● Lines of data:
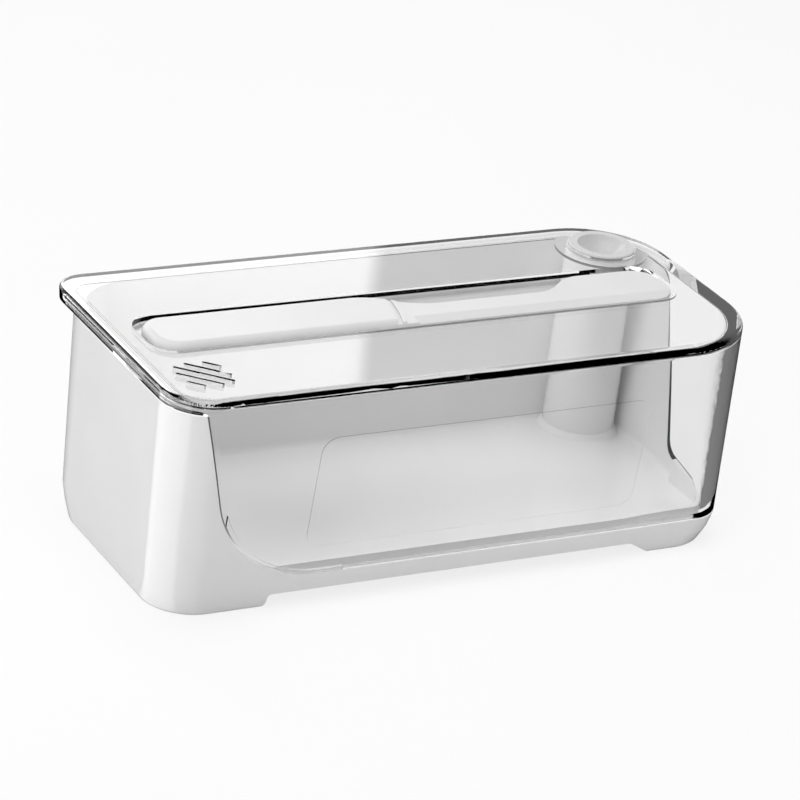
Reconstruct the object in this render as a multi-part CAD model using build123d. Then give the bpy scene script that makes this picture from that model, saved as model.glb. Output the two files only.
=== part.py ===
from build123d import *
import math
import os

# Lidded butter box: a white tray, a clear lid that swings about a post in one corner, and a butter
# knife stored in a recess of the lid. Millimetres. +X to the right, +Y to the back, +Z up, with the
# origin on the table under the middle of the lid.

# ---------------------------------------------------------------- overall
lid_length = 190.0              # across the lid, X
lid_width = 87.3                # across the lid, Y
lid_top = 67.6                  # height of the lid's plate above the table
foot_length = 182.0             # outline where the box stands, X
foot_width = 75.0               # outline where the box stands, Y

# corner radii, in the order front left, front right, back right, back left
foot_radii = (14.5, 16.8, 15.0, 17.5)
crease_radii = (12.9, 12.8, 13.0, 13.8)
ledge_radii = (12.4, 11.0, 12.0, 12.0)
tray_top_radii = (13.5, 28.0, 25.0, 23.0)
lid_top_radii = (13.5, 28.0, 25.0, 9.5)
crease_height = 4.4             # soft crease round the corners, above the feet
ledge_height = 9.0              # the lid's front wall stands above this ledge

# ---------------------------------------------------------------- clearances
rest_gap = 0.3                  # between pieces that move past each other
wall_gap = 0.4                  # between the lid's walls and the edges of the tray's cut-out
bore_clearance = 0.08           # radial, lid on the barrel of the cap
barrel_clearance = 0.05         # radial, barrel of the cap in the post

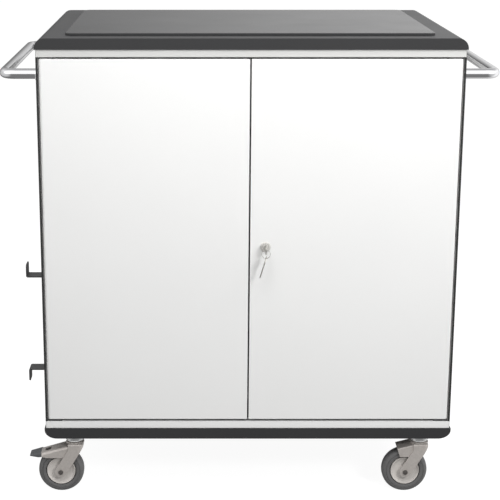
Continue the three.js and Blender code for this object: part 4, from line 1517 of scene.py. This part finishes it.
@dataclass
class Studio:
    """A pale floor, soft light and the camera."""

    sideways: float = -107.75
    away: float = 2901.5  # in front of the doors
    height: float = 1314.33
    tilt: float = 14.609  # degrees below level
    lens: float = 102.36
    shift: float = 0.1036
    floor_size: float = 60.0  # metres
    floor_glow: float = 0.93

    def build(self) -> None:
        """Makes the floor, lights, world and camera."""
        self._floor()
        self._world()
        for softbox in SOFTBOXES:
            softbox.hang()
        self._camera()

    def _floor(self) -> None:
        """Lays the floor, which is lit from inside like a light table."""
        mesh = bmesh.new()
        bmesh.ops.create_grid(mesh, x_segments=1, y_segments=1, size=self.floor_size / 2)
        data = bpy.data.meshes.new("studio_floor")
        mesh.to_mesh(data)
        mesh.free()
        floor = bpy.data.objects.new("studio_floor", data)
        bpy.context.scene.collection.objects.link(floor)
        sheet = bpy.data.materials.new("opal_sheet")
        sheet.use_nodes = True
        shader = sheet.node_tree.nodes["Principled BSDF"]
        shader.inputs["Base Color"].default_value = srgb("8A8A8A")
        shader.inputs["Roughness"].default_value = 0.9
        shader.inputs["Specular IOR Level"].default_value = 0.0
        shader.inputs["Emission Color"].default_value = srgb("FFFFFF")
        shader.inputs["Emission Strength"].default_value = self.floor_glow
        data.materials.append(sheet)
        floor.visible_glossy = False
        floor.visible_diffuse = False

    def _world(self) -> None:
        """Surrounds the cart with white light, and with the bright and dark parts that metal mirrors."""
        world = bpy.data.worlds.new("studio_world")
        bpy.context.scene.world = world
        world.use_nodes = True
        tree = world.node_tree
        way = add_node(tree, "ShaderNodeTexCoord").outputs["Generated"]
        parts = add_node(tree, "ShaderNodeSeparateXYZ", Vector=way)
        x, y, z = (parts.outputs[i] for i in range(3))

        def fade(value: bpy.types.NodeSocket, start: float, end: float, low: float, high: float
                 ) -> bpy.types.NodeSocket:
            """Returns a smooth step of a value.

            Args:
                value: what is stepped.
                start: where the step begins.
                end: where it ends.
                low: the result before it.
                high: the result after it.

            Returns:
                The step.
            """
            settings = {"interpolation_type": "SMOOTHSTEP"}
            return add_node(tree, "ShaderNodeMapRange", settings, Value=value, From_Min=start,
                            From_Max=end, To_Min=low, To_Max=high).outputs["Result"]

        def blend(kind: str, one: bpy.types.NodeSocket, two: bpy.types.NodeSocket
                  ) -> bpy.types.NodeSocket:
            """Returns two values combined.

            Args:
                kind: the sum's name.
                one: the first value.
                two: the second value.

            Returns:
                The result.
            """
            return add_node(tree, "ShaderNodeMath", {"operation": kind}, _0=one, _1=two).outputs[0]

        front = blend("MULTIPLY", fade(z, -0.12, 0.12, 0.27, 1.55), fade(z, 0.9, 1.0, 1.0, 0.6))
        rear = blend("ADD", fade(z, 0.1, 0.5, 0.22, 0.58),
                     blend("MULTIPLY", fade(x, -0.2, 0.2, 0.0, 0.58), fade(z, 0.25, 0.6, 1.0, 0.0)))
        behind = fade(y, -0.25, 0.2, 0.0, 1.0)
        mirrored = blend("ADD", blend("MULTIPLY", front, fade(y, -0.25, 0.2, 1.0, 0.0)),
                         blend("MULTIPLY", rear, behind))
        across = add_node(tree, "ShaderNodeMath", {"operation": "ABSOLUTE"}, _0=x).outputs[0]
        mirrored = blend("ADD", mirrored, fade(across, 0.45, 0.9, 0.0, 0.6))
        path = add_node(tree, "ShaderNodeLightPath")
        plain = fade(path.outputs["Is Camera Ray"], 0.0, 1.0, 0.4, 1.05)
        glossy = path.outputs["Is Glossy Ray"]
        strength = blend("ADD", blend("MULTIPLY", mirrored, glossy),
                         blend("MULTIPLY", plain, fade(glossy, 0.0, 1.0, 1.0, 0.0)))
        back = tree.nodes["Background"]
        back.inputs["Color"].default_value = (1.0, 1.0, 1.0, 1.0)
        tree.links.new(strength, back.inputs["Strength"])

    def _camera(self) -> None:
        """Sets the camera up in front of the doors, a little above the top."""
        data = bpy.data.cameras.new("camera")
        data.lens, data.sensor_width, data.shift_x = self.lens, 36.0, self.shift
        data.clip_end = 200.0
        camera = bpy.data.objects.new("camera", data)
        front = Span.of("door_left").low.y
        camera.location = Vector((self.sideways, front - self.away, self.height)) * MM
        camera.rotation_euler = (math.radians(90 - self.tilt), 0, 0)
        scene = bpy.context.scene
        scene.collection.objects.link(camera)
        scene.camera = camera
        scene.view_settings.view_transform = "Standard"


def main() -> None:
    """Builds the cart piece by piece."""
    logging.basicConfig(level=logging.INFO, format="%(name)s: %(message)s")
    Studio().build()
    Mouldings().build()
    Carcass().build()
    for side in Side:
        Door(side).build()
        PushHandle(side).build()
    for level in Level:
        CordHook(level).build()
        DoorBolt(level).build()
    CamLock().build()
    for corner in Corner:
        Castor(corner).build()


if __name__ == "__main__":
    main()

● Exercise goal:
In the listing above, find the line containing "Continue the three.js" and the line containing "pale floor, soft", then quote both, plus every line between them, exactly as written.

● Output for this exercise:
Continue the three.js and Blender code for this object: part 4, from line 1517 of scene.py. This part finishes it.
@dataclass
class Studio:
    """A pale floor, soft light and the camera."""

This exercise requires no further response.